Is Your Neighborhood Elementary School a Sure Bet?

Last week we looked at the waitlist results for the District of Columbia Public Schools common lottery. Today we focus on the DCPS early childhood entry years for 3- and 4-year-old children (PreK-3 and -4) to understand how the common lottery and various preferences built into the lottery affect the chances of being matched with your neighborhood school. Unlike all other elementary grades, attendance at your neighborhood school is not guaranteed for PreK-3 and PreK-4 and all seats are offered through the lottery (with limited exceptions). The two most common preferences are for in-bounds families who live within the attendance zone and for siblings of current or accepted students at the said school.

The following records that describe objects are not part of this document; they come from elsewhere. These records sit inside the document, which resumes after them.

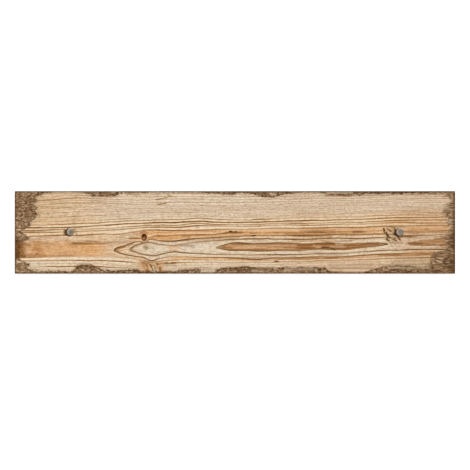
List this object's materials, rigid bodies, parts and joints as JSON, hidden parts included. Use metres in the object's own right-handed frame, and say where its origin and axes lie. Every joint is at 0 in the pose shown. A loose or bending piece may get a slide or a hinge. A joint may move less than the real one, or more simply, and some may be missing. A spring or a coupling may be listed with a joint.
{
  "type": "wood look porcelain plank tile",
  "caption": "Flat rectangular glazed floor plank with a weathered wood-grain face, finely beveled edges and a back pressed with shallow pockets for adhesive.",
  "frame": {"origin": "middle of the back, on the plane of the rib tops that the plank lies on", "axes": "+X along the plank and its printed grain, +Y across it, +Z out of the glazed face"},
  "size_m": [0.8, 0.15, 0.0095],
  "materials": {
    "glazed_porcelain": "matte glaze with a printed weathered wood grain, on an unglazed beige porcelain body"
  },
  "bodies": {
    "root": {"porcelain_plank": "glazed_porcelain"}
  },
  "joints": []
}
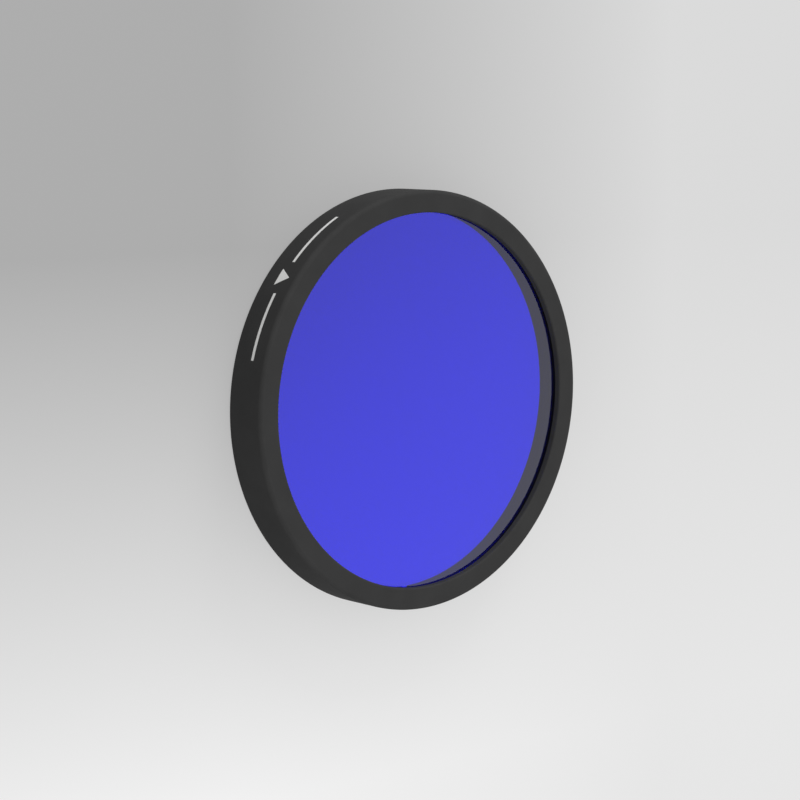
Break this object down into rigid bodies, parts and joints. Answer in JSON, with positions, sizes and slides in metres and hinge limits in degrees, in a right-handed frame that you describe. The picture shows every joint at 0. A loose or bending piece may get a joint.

Let’s look at overall demand for neighborhood schools measured by the number of in-bounds applicants who got in or waitlisted at their neighborhood school. Over the last three school lotteries, 77 schools participated each year and offered in-bounds preference to applicants. 66 percent of those schools experienced an average annual increase in in-bounds applications. Click the map below to view the growth rate in in-bounds applicants at all schools that received at least ten such applications in the school year 2013-2014 lottery.


So, with increasing demand, does in-bounds preference guarantee you a seat at your neighborhood school? For the most recent school year 2015-2016 lottery, 31 of 83 schools (37 percent) did not have enough seats for in-bounds families. In school year 2014-2015, the first year of the common lottery, 27 out of 80 schools (34 percent) were unable to offer seats to all in-bounds applicants. And in school year 2013-2014, the final year of the DCPS-only lottery, 18 out of 79 schools (23 percent) waitlisted in-bounds applicants. So the answer is ‘no’, your in-bounds preference is not a sure bet at a growing number of schools.  Click below to view in-bounds waitlist rates across school years.


Further, 14 schools placed families with in-bounds preference on the waitlist for each of the last three school year lotteries, while 38 schools accommodated every in-bounds family seeking a seat over those years. School year 2015-2016 saw 11 schools join the ranks of those unable to match all families at the time of the lottery for the first time in the past three years. Use the radio buttons below to view which schools always, never, or for the first time waitlisted in-bounds families.


In addition to waitlisting a high percentage of in-bounds applicants, two elementary schools, Brent (PreK-3) and Stoddert (PreK-4) matched all seats to siblings of in-bounds families; they are the only two schools to experience this phenomenon over the last three years with Stoddert experiencing it twice (SY 2013-2014). Stoddert reduced its PK4 offering from 2 classes to 1 class this school year, which contributed to the reoccurrence this year. Dual language programs also have high rates of sibling matches because these programs give greater weight to the sibling preference in the lottery. The interactive graph below will allow you to see the schools each year and by ward and the respective match rates for siblings.


What exactly is this data? The data is published by DC Public Schools and includes the number of students matched to available early childhood seats, with and without preferences (in-bounds, sibling, proximity, etc.), and those wait-listed through the lottery process. This analysis looks only at the elementary entry years – all schools that begin their programs with 3 year olds (PreK-3) and the nine schools that begin their programs with 4 year olds (PreK-4). Recent boundary changes, program reconfigurations, and guaranteed admission at some Title I schools over the last few years play a role in determining available slots in these programs. Additionally, the number of applications schools received was even larger than the waitlist numbers since students matched with one of their higher-ranked schools are removed from the waitlists of schools they ranked lower.

2 thoughts on “Is Your Neighborhood Elementary School a Sure Bet?

  1. The lottery methodology changes make it harder to compare year-over-year waitlist growth. The current methodology will likely remain stable for a few years, so it will be interesting to see how things shake out in, say, school year 2018-19.

    There are also some strategic behaviors identifiable in the data. The waitlist at West definitely seems to be along those lines, in that the nearby schools are known to have longer waitlists while West has not to this point. People may even be making rational choices. Now the charter overlay over these data complicates things, but it is all very interesting to read.

    Thank you for your look at this topic.